Optical receiver modules used for receiving high speed—GHz-optical data signals propagating along an optical fiber are known to those of skill in the art. Typically within these optical receiver modules there is an optical detector electrically coupled to an amplifier circuit in such a manner that light from the optical fiber illuminates the optical detector, the optical detector generates photocurrent in response thereto, and the amplifier circuit amplifies this photocurrent. The optical qualities of the optical detector are typically determined at least in part by the material structure of the optical detector. For some ranges of wavelengths, the materials of choice for the optical detector are costly, and as such, semiconductor materials used for manufacturing the amplifier circuit and the optical detector are typically not the same. Thus, the prior art optical detectors must be electrically wired to the amplifier circuits using wires in order to conduct the photo current.
Typically, the amplifier circuit and the optical detector are purchased from third party vendors prior to assembly. Thereafter, the optical detector, the amplifier circuit, decoupling capacitors, and a module housing are assembled to form an optical receiver. Typically, the housing is designed for easy coupling to an optical fiber. Unfortunately, since these modules are used for receiving high speed optical data, the length of bond wires used to connect the optical detector to the amplifier is critical. These wires exhibit inductance and as such, when photocurrent levels are extremely small in the order or microamperes, variations in intensity of the high speed optical data may not be representative of the actual data transmitted due to the effects of these bond wires. Thus, the module may be more or less sensitive depending on an exact configuration and manufacture.
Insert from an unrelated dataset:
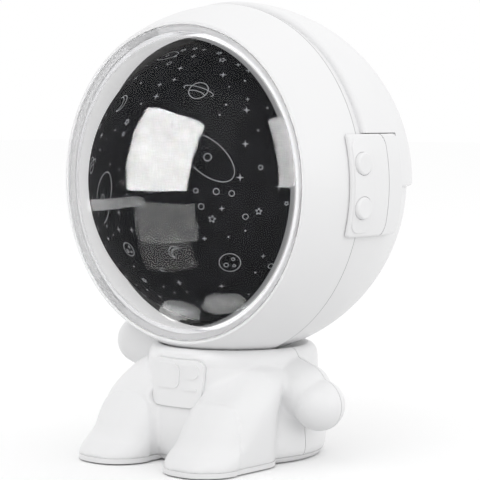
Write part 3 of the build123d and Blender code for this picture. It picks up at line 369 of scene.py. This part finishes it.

In manufacturing, manufacturers typically are unable consistently to achieve optimal optical operating characteristics for the assembled receiver modules because the wires coupling the detector to the amplifier circuit play an important role in the performance of the receiver module and are known to vary significantly in manufacture.
Furthermore, isolated testing of the amplifier circuit is not economical or effective without the optical receiver coupled thereto due to the frequency range of operation of the device. Thus, even when optimally assembled, the module may fail to meet desired performance characteristics due to amplifier shortcomings.
Finally, the performance of the module or some subset of the entire assembly will also be dependent upon the value, position, and performance of the power supply decoupling capacitors. These capacitors are often integrated into the module by the manufacturer and contribute to the difficulty of designing a manufacturable module.
As a result a need therefore exists to manufacture the receiver module in such a manner that facilitates testing of the receiver module as a complete system in order to eliminate effects that yield undesirable performance prior to selling thereof. Unfortunately, due to the costly nature of many of the optical receiver semiconductor materials, integration of the module into an integrated circuit format is not considered practicable. For example, different material processing systems commonly rely on wafers having different sizes. Thus, a same wafer mask is not usable with the different processes. This greatly increases the design and manufacture costs for implementing a fully integrated or monolithic photodetector with amplifying circuit.
It is therefore an object of the invention to provide an optical receiver module and method of testing thereof that provides improved performance and performance consistency of the optical receiver module finished product.